**Task:** Every line from the one with "of the deck." to the one with "obj.parent = empty", including those two, is to be copied exactly; all other lines of the entries below are left out.
[Start]
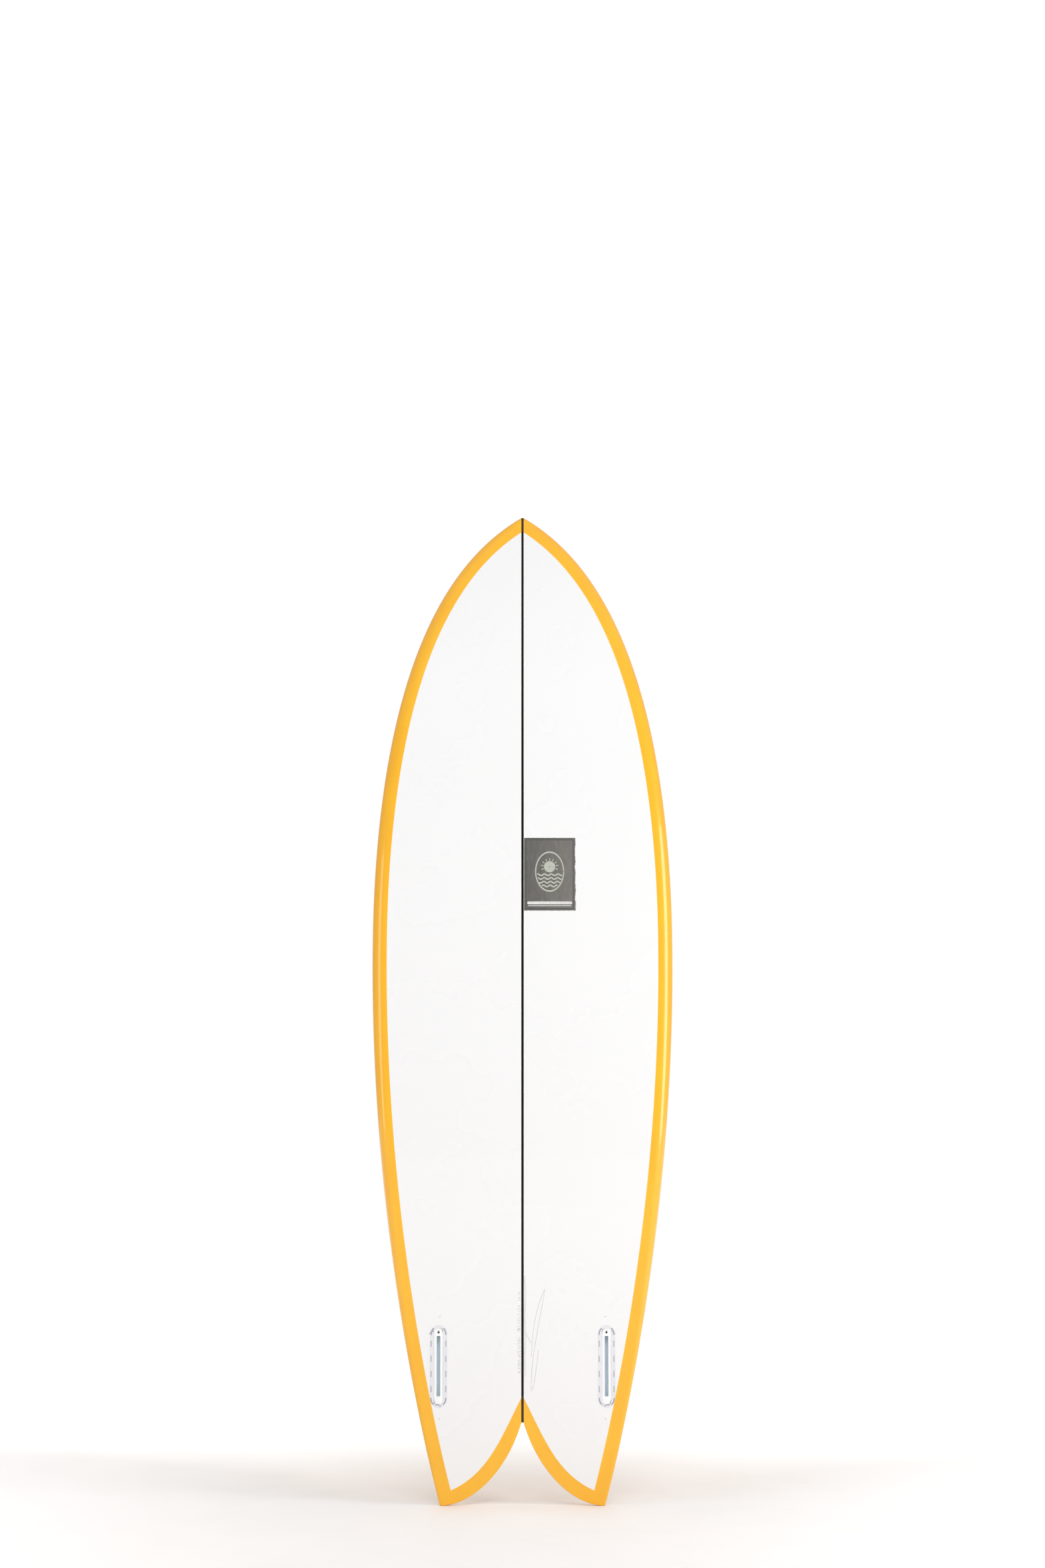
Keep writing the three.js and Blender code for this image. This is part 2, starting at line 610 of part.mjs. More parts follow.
// Foam: the core on each side of the stringer, less the pockets routed for the fittings.
let foam = core.subtract(slice(STRINGER + 2 * GAP)).subtract(labelRecess);
const pocket = boxForm(2 * GAP + BEDDING);
for (const { place } of boxes) {
  foam = foam.subtract(placed(pocket, place));
}
foam = foam.subtract(solid(plugForm(2 * GAP + BEDDING, OUTSIDE), plug.matrix));
function foamHalf(side) {
  const half = new THREE.BoxGeometry(WIDTH, 2 * LENGTH, 4 * LENGTH).translate((side * WIDTH) / 2, 0, 0);
  return foam.intersect(solid(half));
}

const board = new THREE.Group();
board.add(piece('bottom_laminate', bottomLaminate, WHITE_GLASS));
board.add(piece('deck_laminate', deckLaminate, ORANGE_GLASS));
board.add(piece('stringer', stringer, BLACK_WOOD));
board.add(piece('foam_left', foamHalf(-1), FOAM));
board.add(piece('foam_right', foamHalf(1), FOAM));
board.add(piece('label_patch', label, GREY_CLOTH));

// Fin boxes: each box and its screw are made about the box's own middle, the bedding in the board.
const boxBedding = boxForm(GAP + BEDDING).subtract(boxForm(GAP));
for (const { end, place } of boxes) {
  const fitting = new THREE.Group();
  fitting.position.copy(place.position);
  fitting.rotation.copy(place.rotation);
  fitting.add(piece(`fin_box_${end}`, finBox(), BOX_PLASTIC));
  const screw = piece(`fin_screw_${end}`, grubScrew(), STEEL);
  const seat = inScrewHole(SCREW_DEPTH + SCREW_LENGTH / 2);
  screw.position.copy(seat.position);
  screw.rotation.copy(seat.rotation);
  fitting.add(screw);
  board.add(fitting);
  board.add(piece(`fin_box_bedding_${end}`, placed(boxBedding, place).intersect(core), RESIN));
}

// Leash plug: the cup and its bar are made about the plug's rim, the bedding in the board.
const leashPlug = new THREE.Group();
leashPlug.position.copy(plug.position);
leashPlug.rotation.copy(plug.rotation);
leashPlug.add(piece('leash_cup', leashCup(), BOX_PLASTIC));
leashPlug.add(piece('leash_bar', solid(barGeometry(BAR_DIAMETER, BAR_LENGTH)), STEEL));
board.add(leashPlug);
const cupBed = solid(plugForm(GAP + BEDDING, OUTSIDE), plug.matrix);
const cupSpace = solid(plugForm(GAP, 2 * OUTSIDE), plug.matrix);
board.add(piece('leash_cup_bedding', cupBed.subtract(cupSpace).intersect(core), RESIN));

// The origin is at the foot, half way between the bottom's lowest line and the highest place of the deck.
const extent = new THREE.Box3().setFromObject(board);
board.position.y = -(extent.min.y + extent.max.y) / 2;

const surfboard = new THREE.Group();
surfboard.add(board);

export default surfboard;
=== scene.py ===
import math
import random

import bmesh
import bpy
import numpy as np
from mathutils import Matrix, Vector


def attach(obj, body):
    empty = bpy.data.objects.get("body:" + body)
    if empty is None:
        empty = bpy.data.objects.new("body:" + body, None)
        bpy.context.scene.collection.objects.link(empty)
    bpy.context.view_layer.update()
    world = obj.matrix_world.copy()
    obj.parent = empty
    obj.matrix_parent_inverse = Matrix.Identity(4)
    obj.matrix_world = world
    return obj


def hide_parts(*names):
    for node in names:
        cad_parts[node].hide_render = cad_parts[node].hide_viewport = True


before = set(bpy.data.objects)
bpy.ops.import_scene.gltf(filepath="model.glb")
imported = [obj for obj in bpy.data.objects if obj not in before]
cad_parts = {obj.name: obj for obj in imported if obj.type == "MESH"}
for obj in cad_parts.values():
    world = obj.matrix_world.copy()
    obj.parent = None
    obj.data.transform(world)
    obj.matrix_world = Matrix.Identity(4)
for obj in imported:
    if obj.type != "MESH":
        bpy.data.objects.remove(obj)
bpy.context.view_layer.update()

# ---- Camera ----
# A normal lens a little over four metres in front of the board's bottom, low down and tilted up ten degrees.
# It has no depth of field.
CAMERA_PLACE = (0.0, -4.0701, 0.5947)  # metres
CAMERA_RAISED = 10.0
FOCAL_LENGTH, SENSOR_WIDTH = 50.0, 36.0

lens = bpy.data.cameras.new("camera")
lens.lens = FOCAL_LENGTH
lens.sensor_width = SENSOR_WIDTH
camera = bpy.data.objects.new("camera", lens)
camera.location = CAMERA_PLACE
camera.rotation_euler = (math.radians(90.0 + CAMERA_RAISED), 0.0, 0.0)
bpy.context.scene.collection.objects.link(camera)
bpy.context.scene.camera = camera
bpy.context.scene.view_settings.view_transform = "Standard"


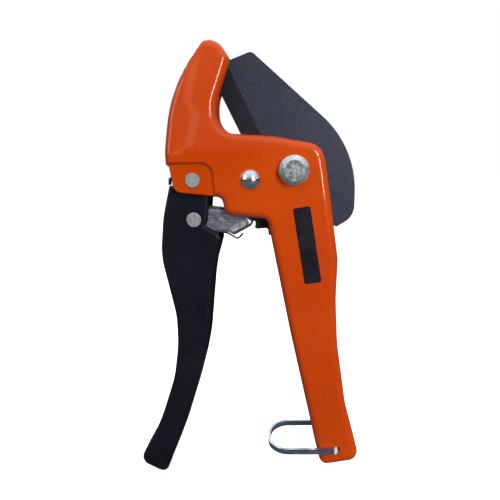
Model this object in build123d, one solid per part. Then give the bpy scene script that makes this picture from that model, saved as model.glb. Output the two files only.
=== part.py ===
"""Ratchet pipe cutter for plastic pipe, standing upright in the XZ plane.

Units are millimetres.  The origin is on the blade pivot axis, in the middle of
the blade's thickness.  +Z is up, the front face looks toward -Y, and the fixed
handle hangs below the pivot.  Every function returns one subcomponent.
"""

import math
import os

from build123d import *

# ---------------------------------------------------------------- thicknesses
BODY_HALF = 10.5          # head and fixed handle, half thickness
JAW_HALF = 8.2            # jaw at its root
JAW_TIP_HALF = 6.4        # jaw at its tip
BODY_EDGE = 3.4           # rounding of the casting's outline edges
EAR_HALF = 9.3            # outer face of the two ears, below the main face
CAVITY_HALF = 7.0         # space between the ears
CHAMBER_HALF = 6.2        # working chamber inside the handle root
SLOT_HALF = 1.8           # blade slot
BLADE_HALF = 1.5          # blade thickness is 3 mm
CHANNEL_HALF = 6.7        # folded handle, outer half width
CHANNEL_WALL = 1.6
TANG_HALF = 6.15          # lower end of the channel, inside the grip
GRIP_HALF = 6.95
GRIP_TOP = -88.0
GRIP_WALL = 0.8
PAWL_HALF = 4.5
PAWL_SHEET = 1.2

# -------------------------------------------------------------- pivot centres
HANDLE_PIVOT = (-44.4, -3.6)
PAWL_PIVOT = (-45.1, -21.4)
STOP_RIVET = (-18.9, -3.7)
HOLDING_PIVOT = (3.5, -37.2)
STRAP_PIVOT = (20.95, -134.4)

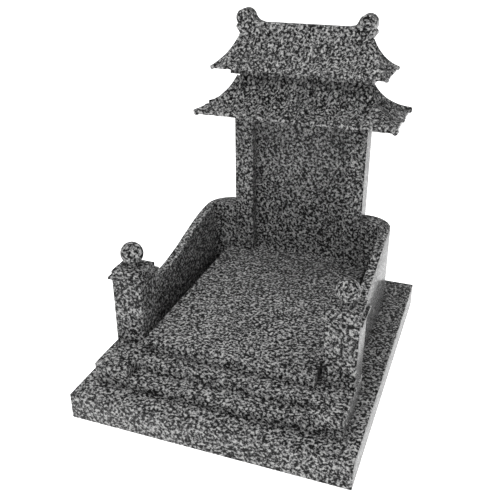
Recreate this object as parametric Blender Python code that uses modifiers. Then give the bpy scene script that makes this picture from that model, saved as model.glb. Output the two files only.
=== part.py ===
"""Stone grave monument: base slab, stepped plinth, two ball-topped posts, curved side walls,
grave cover, recessed headstone and a two-tier hipped tile roof with a scrolled ridge.

Metres, +Z up. The origin is the centre of the base slab's underside. The front, where the
steps are, faces -Y, and the headstone stands at the back.
"""

from math import acos, asin, atan2, ceil, cos, degrees, hypot, pi, radians, sin

import bmesh
import bpy
from mathutils import Matrix, Vector

# Air between stones that rest on or stand against each other
GAP = 0.0003

# Corners closer than this are one corner
SLIVER = 0.00002

# Base slab, cut flat at the ground
BASE_WIDTH = 1.200
BASE_DEPTH = 1.438
BASE_HEIGHT = 0.120

# Plinth: one stone with a pier at each front corner and two steps between them
PLINTH_MARGIN = 0.066
PLINTH_HEIGHT = 0.103
PLINTH_SETBACK = 0.107
PIER_WIDTH = 0.150
STEP_GOING = 0.078
STEP_RISE = 0.050
BED_INSET = 0.030

# Posts with a two-step cap, a short neck and a ball
POST_SIDE = 0.135
POST_HEIGHT = 0.306
POST_SETBACK = 0.187
POST_INSET = 0.003
CAP_OVERHANG = 0.013
CAP_LOWER_HEIGHT = 0.011
CAP_UPPER_HEIGHT = 0.027
NECK_RADIUS = 0.028
NECK_HEIGHT = 0.0125
BALL_RADIUS = 0.049

# Grave cover slab
COVER_CLEARANCE = 0.018
COVER_THICKNESS = 0.062
COVER_OVERHANG = 0.040

# Headstone with two pillars, a lintel and a sunk panel
HEADSTONE_WIDTH = 0.666
HEADSTONE_HEIGHT = 0.9205
HEADSTONE_THICKNESS = 0.115
HEADSTONE_SETBACK = 0.098
PILLAR_WIDTH = 0.096
PANEL_DEPTH = 0.055
LINTEL_HEIGHT = 0.052

# Side walls: thin along the sides, as thick as the headstone at the back
WALL_INSET = 0.0515
WALL_THICKNESS = 0.041
WALL_CORNER_RADIUS = 0.136
WALL_INNER_RADIUS = 0.040
WALL_RETURN = 0.004
WALL_REAR_HEIGHT = 0.408
WALL_FRONT_HEIGHT = 0.305
WALL_SWEEP_START = 0.158
WALL_SWEEP_END = 0.025

# Roof tiles, shared by both roofs
TILE_PITCH = 0.065
TILE_RADIUS = 0.030
TILE_RELIEF = 0.010
END_TILE_RELIEF = 0.004
TILE_REACH = 0.004
TILE_END = 0.88
HIP_END = 0.96
SIDE_BAR_SINK = 0.003
SIDE_BAR_REACH = 0.009
SLOPE_STEPS = 4

# Lower roof
LOWER_HALF_WIDTH = 0.480
LOWER_HALF_DEPTH = 0.204
LOWER_EAVE = 0.0125
LOWER_RISE = 0.164
LOWER_TOP_HALF_WIDTH = 0.309
LOWER_TOP_HALF_DEPTH = 0.033
LOWER_BOW = radians(27.3)
LOWER_SIDE_BAR_RADIUS = 0.0113
LOWER_HIP_RADIUS = 0.0155
LOWER_HIP_SINK = 0.007
LOWER_HIP_REACH = 0.005

# Neck between the roofs, cut on the underside of the upper roof stone
NECK_PLATE_HALF_WIDTH = 0.348
NECK_PLATE_HALF_DEPTH = 0.073
NECK_PLATE_HEIGHT = 0.034

# Upper roof
UPPER_HALF_WIDTH = 0.412
UPPER_HALF_DEPTH = 0.146
UPPER_EAVE = 0.007
UPPER_RISE = 0.150
UPPER_TOP_HALF_WIDTH = 0.309
UPPER_TOP_HALF_DEPTH = 0.006
UPPER_BOW = radians(20.9)
UPPER_SIDE_BAR_RADIUS = 0.010
UPPER_HIP_RADIUS = 0.010
UPPER_HIP_SINK = 0.004
UPPER_HIP_REACH = 0.005

# Ridge beam and its two scrolls
RIDGE_HEIGHT = 0.044
RIDGE_DEPTH = 0.030
SCROLL_DEPTH = 0.064
SCROLL_RADIUS = 0.041
SCROLL_INSET = 0.019
SCROLL_LIFT = 0.018
CURL_RADIUS = 0.016
CURL_DROP = 0.039
CURL_REACH = 0.026
SWOOP_LENGTH = 0.082
SCROLL_ROOT = 0.014

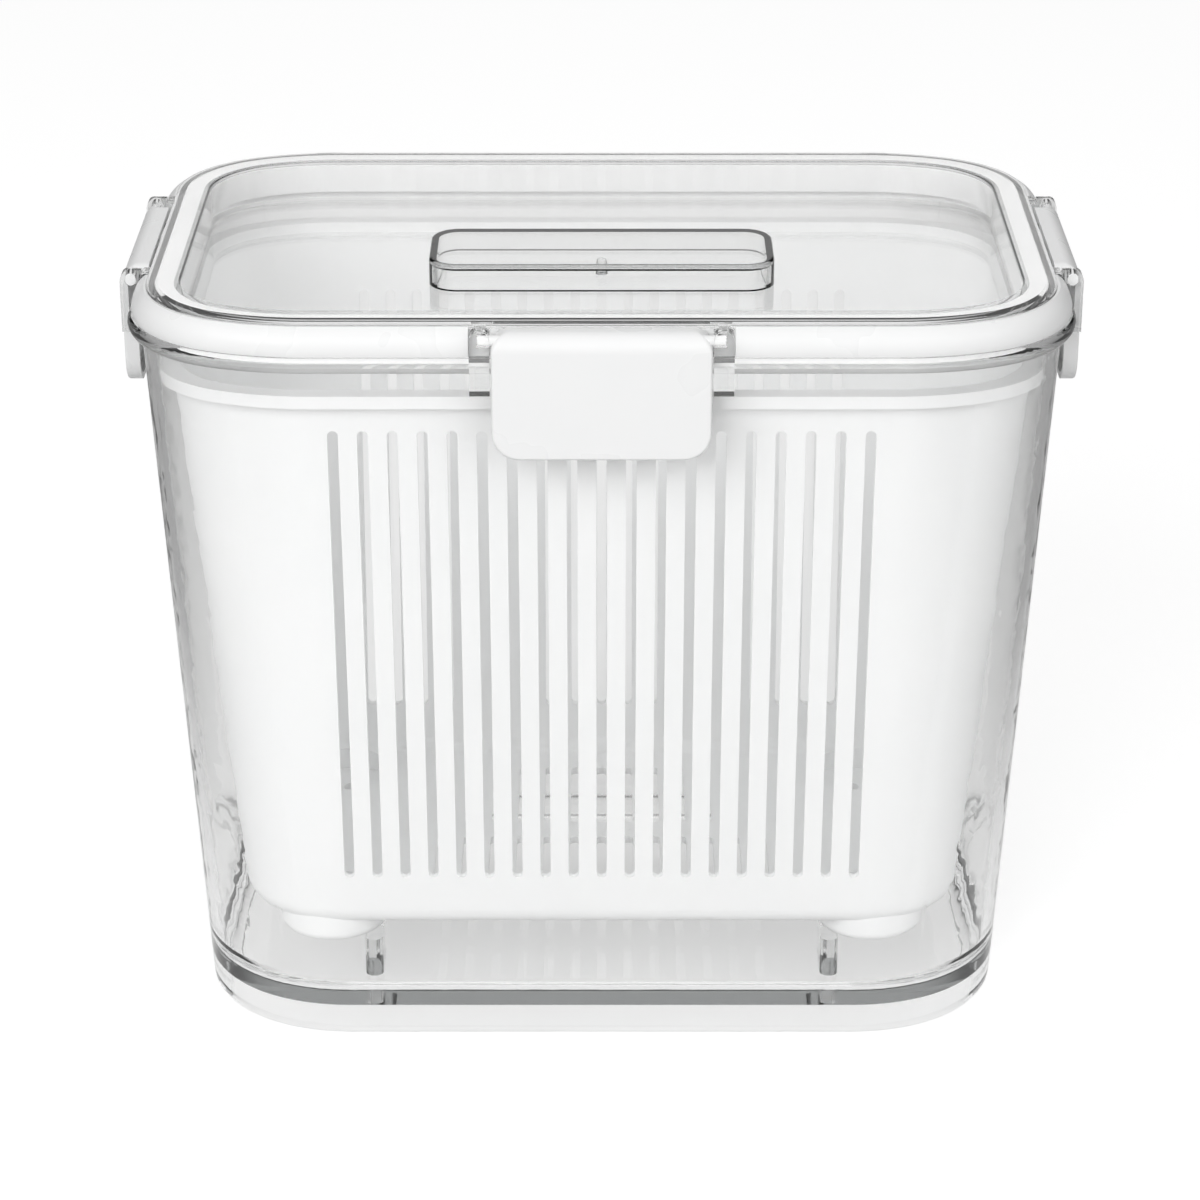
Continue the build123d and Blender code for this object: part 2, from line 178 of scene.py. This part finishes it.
[End]
**Exercise output:**
// The origin is at the foot, half way between the bottom's lowest line and the highest place of the deck.
const extent = new THREE.Box3().setFromObject(board);
board.position.y = -(extent.min.y + extent.max.y) / 2;

const surfboard = new THREE.Group();
surfboard.add(board);

export default surfboard;
=== scene.py ===
import math
import random

import bmesh
import bpy
import numpy as np
from mathutils import Matrix, Vector


def attach(obj, body):
    empty = bpy.data.objects.get("body:" + body)
    if empty is None:
        empty = bpy.data.objects.new("body:" + body, None)
        bpy.context.scene.collection.objects.link(empty)
    bpy.context.view_layer.update()
    world = obj.matrix_world.copy()
    obj.parent = empty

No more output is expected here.